In the modern world, I have loved stories which deal in light/dark and good/evil concerns, especially ones which present a world-view I recognize: not one in which unless we're careful and do not say Beetlejuice three times, play with Ouiji boards or feed the mogwai after midnight, evil will suddenly take over with teeth and stuff. No, ones in which evil, as a more corrupting, all-pervasive, bureaucratic rot has already taken over and is running everything. Even in Star Trek, with the all-powerful Federation ruling everything, the impracticality and inflexibility of bureaucracy and disputes over rules are important. In Star Wars, the government has been taken over by bureaucracy-exploiting thugs. On Twin Peaks, goodhearted people prove ill-equipped to deal with the slow, insidious rot that evil has already brought about. In The X-Files, your government routinely keeps secrets from and lies to you, and will sell you out for money or more power, and two people with a lot of questions will go around shining flashlights into ancient, murky underground places filled with danger and mystery despite being told not to question the status quo. In Babylon 5, there are mysterious, dark (and light) forces at work behind the scenes, to which we are pawns, and our government is siding with the dark. In Battlestar Galactica, things are complicated, and there are wheels within wheels again, and we're always two steps behind knowing what's really going on, yet we have to make important life-changing choices now.
In Vertigo comics, the dreams of everyone in existence are shaped by the Sandman's inability to forgive, to find love, to hope, to change, to find freedom, to find the joy in life. Hellblazer's John Constantine finds that, once people have stuck their hand in evil's maw, and tasted evil and used it, they're kinda doomed and all he can do is damage control. Preacher's Jesse Custer feels like the God he was raised to believe in has abandoned the world and buggered off. So he's going to find Him and demand answers, navigating a dangerous world of powerful men with deep perversions. Transmetropolitan's Spider Jerusalem isn't a virtuous man, but one thing he can't let go of is a mania for telling the truth, for letting people know, for not believing the lies.
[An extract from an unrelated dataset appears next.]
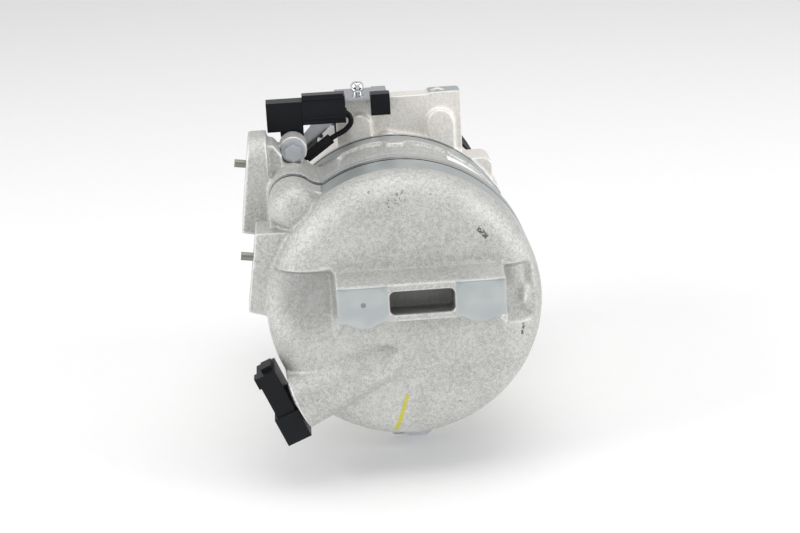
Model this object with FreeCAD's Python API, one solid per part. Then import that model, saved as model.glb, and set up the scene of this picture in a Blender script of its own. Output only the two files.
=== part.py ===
import FreeCAD, Part

import math
import os

# Automotive air-conditioning compressor: six-piston, variable-stroke swash-plate machine with a
# magnetic clutch. Millimetres, +Z up. The shaft lies along Y, the rear head faces -Y, the hose
# ports face -X. The origin is on the shaft axis in the middle plane of the drive belt.

# ---- driving dimensions -------------------------------------------------------------------
BORE_R = 16.0            # cylinder bore radius
PITCH_R = 36.0           # radius of the circle through the piston axes
PISTONS = 6
MAX_TILT = math.radians(20.0)
PLATE_HALF = 4.0         # half thickness of the swash plate's running track
PLATE_R = 46.0
SHAFT_R = 9.0
BODY_R = 62.1            # rear head and rear flange of the cylinder block
BLOCK_R = 59.0           # cylinder block between its flanges
FRONT_R = 59.5           # front housing
CRANKCASE_R = 53.0
BOLT_R = 4.0             # M8 through bolts
BOLT_PITCH_R = 52.5
PULLEY_R = 55.0
PULLEY_HALF = 13.0
NOSE_R = 17.5            # bearing nose, for a 35 x 55 x 20 pulley bearing
BEARING_R = 27.5
RUN = 0.05               # radial running clearance

# ---- stations along the shaft -------------------------------------------------------------
HEAD_JOINT = -141.0      # joint face of the rear head
GASKET = 0.6
PLATE_T = 3.0
REED_T = 0.4
BLOCK_REAR = HEAD_JOINT + GASKET + PLATE_T + REED_T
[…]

House is Sherlock Holmes. The Matrix presented evil as wearing suits and ties and demanding conformity. (No one wearing a tie has ever said anything to me that I ever wanted to hear.) Dexter reminds me of Wolverine and the Hulk, and presents the idea that the bosses know more than they're telling, but also don't have a clue what's really going on, so are bureaucratically in the way all the time. Sometimes he needs to go into the night and take care of business his own way. Because once people have drank the koolaid and become part of the system, they've often lost important bits of both their empathy and their realism along the way (like Odin giving up an eye for wisdom), become somehow neither naive enough nor cynical enough to be fully human in any way that's going to help, yet kind of too naive and too cynical in ways that won't. The Walking Dead presents a world already lost, yet in which all of the little human concerns remain as important as ever. Fringe is new X-Files episodes, with the Star Wars element that, even if the fate of galaxies lie in the balance, it all really revolves around whether a father and son can get along.
And back to "why are you attracted to normally strong women who suddenly seem to need to be rescued?" I could add to that "Why do you routinely not believe that anyone in any position of authority over you is ever very good and competent and informed?" and "Why are you such a smart-alec when just shutting your mouth would probably cause less friction?" and "Why do you lose your temper how and when you do?" And "Why did you buy a big, cool, black Dodge Charger, which is the same make and model of car as the General Lee on the Dukes of Hazzard, but now looks more like the Batmobile?" And "Why did you just buy a big, black, Peter Parker SLR camera?" Also "Why do you buy so many gadgets?"
Some sad lessons:
-you can't actually rescue anyone. The best you can do is be a comfort or a help in a time of need, and then not be needed after that, unless you're dealing with a parasite. So:
-you don't really get to be a hero. Even if you're a smart-alec with cool gadgets and a fast car. And your life will just have to be good enough to suit you anyway. Cartoons make girls want to be princesses. They make us need to rescue people.
-it is almost never safe to lose your temper. Anger can work as fuel only if kept to a low simmer, and it's only good for being destructive. If you have a tree to chop down, a bulletin board to tear all the stuff from, or a person who is crossing all kinds of boundaries and really needs to be sat down hard, then it's useful. Usually? Not.
-smart, witty people can be bullies every bit as much as strong, nasty thugs can. So can pretty, popular or rich people.
-we do not fight to keep evil from happening. It's here, it has occurred, and worst of all, it's us.
-as the damage done by western culture and the religion it created having their huge prolonged falling-out continues, widespread failure to appreciate and understand the colour, flavour and nature of "religious" virtues such as empathy, self-sacrifice, heroism, nobility, grace, forgiveness, redemption, patience, charity and the like will continue to result in simple-minded story telling with heroism that rings false in our hearts. The more "virtuous" means prissy, tight-assed, selfish, judgemental, closed-hearted, martyr, self-pitying, superstitious, ritualistic, self-mythologizing crap, the more we decide that, in order for an angel to make a kickass hero, he really needs to half demon to get rid of the stench of church. The more batarangs Van Helsing needs. The more giant robots and explosions, the more noise and fury to try to cover up the signifying of nothing.
-We need to explore. Places, people, things. Or we'll simply die of stagnation.
-If you make only sensible choices, you aren't likely to have any adventures.
-without the possibility of failure, success doesn't mean anything and is, therefore, meaningless and impossible.